Common issues with 8171 SMS and resolutions
Practical troubleshooting:
- 'Message could not be delivered' at the phone level — your mobile SMS service has an issue. Verify SMS works for normal recipients first. Check operator status, account balance for SMS, and SMS service configuration.
- Sent successfully but no reply for hours — typically delivery delay rather than missing response. Wait longer or use the web portal as a parallel check.
- Reply received from different shortcode — if the response comes from a number other than 8171, treat it as potential fraud. Legitimate responses come from 8171.
- Different status in SMS vs web portal — synchronisation delays occasionally produce mismatched responses across channels. Trust the more recent response; if uncertainty persists, visit the tehsil office for authoritative status.
- Operator charges seem high — SMS charges to 8171 are the standard outbound SMS rate from your operator. Some operators occasionally exempt 8171 from charges as part of government partnership; others apply regular rates. Check your operator's current SMS pricing.
- Foreign mobile SIM — international numbers cannot reach 8171 directly. The shortcode is Pakistani-network specific. Overseas Pakistanis wanting to check BISP status must use either a Pakistani number (roaming partner or family member's phone) or the web portal.
Alternatives when 8171 SMS doesn't work
Backup channels for status checking:
- Web portal at 8171.bisp.gov.pk — the parallel digital channel available from any browser. Works internationally; doesn't require Pakistani SIM.
- BISP tehsil office — authoritative in-person verification. Useful for complex situations and as final fallback when digital channels are unavailable.
- BISP helpline — phone-based inquiry to BISP customer service. Verification questions establish identity before status disclosure.
- Payment channel system — for currently-active beneficiaries, the assigned payment channel's own systems show BISP credits when they post. JazzCash app or Easypaisa app can confirm whether a quarterly payment has reached the wallet.
- Designated retailer biometric check — attempting biometric verification at an authorised BISP collection retailer reveals current payment availability and any account issues affecting collection.

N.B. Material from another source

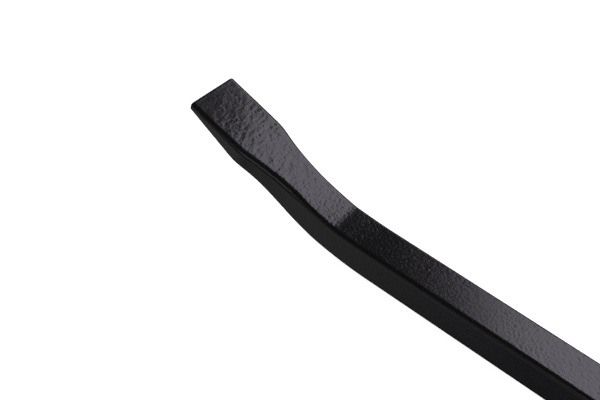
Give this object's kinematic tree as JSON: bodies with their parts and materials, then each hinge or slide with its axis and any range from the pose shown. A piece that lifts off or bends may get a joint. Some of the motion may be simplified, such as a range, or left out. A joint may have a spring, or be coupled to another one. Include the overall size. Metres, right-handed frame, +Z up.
{
  "type": "breaker bar",
  "caption": "Square steel breaker bar with a swivelling half-inch drive head at one end and a bent, flared pry tip forged at the other.",
  "frame": {"origin": "middle of the footprint, level with the flat underside of the fork", "axes": "+X along the bar towards the drive square, +Y across the bar, +Z up, parallel to the pivot of the drive head; the pry tip bends up at -X"},
  "size_m": [0.4571, 0.026, 0.045],
  "materials": {
    "bar_paint": "semi-gloss black paint over hammered forged steel",
    "fork_black": "satin black phosphate on a steel forging",
    "pin_steel": "tempered spring steel, lightly oiled",
    "head_chrome": "satin chrome plate",
    "screw_black": "black oxide",
    "washer_steel": "ground hardened strip",
    "ball_steel": "polished bearing steel",
    "spring_steel": "drawn music wire"
  },
  "bodies": {
    "handle": {"pry_bar": "bar_paint", "fork_head": "fork_black", "front_spring_pin": "pin_steel", "rear_spring_pin": "pin_steel", "pivot_screw": "screw_black", "thrust_washer": "washer_steel", "spring_washer": "washer_steel", "detent_spring": "spring_steel"},
    "swivel_head": {"drive_head": "head_chrome", "drive_spring": "spring_steel"},
    "head_detent": {"detent_ball": "ball_steel"},
    "socket_detent": {"drive_ball": "ball_steel"}
  },
  "joints": [
    {"name": "head_swivel", "type": "hinge", "parent": "handle", "child": "swivel_head", "pos_m": [0.1925, 0, 0.0125], "axis": [0, 0, 1], "range_deg": [-90, 90]},
    {"name": "head_detent_drop", "type": "slide", "parent": "handle", "child": "head_detent", "axis": [1, 0, 0], "range_m": [0, 0.00035], "stiffness_N_per_m": 2000, "springref_m": 0.001, "deforming": ["detent_spring"]},
    {"name": "socket_ball_press", "type": "slide", "parent": "swivel_head", "child": "socket_detent", "axis": [0, 0, -1], "range_m": [0, 0.0012], "stiffness_N_per_m": 1500, "springref_m": -0.0008, "deforming": ["drive_spring"]}
  ]
}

8171 SMS service — common queries
Closing note on the SMS service's role
The 8171 SMS service was a deliberate design choice for BISP — selecting SMS over web portals as the primary channel acknowledged the reality that smartphone penetration among BISP-eligible households is limited but basic SMS-capable phones are ubiquitous. By making the simplest possible technology the entry point to status checking, the programme reaches consumers who couldn't navigate web portals effectively.
For consumers who do have smartphones and internet, the web portal at 8171.bisp.gov.pk often provides a richer experience — more detailed information, additional context, and parallel availability when SMS systems experience delays. Using both channels in complement (SMS for quick checks, web portal for detailed inquiries) gives the best of both.
Service operation, message formats and alternative channels described above reflect BISP's 8171 system as of early 2026. The specific implementation evolves periodically with system upgrades and programme policy changes — verify any current implementation details through official BISP communications or the tehsil office for situations where specifics matter.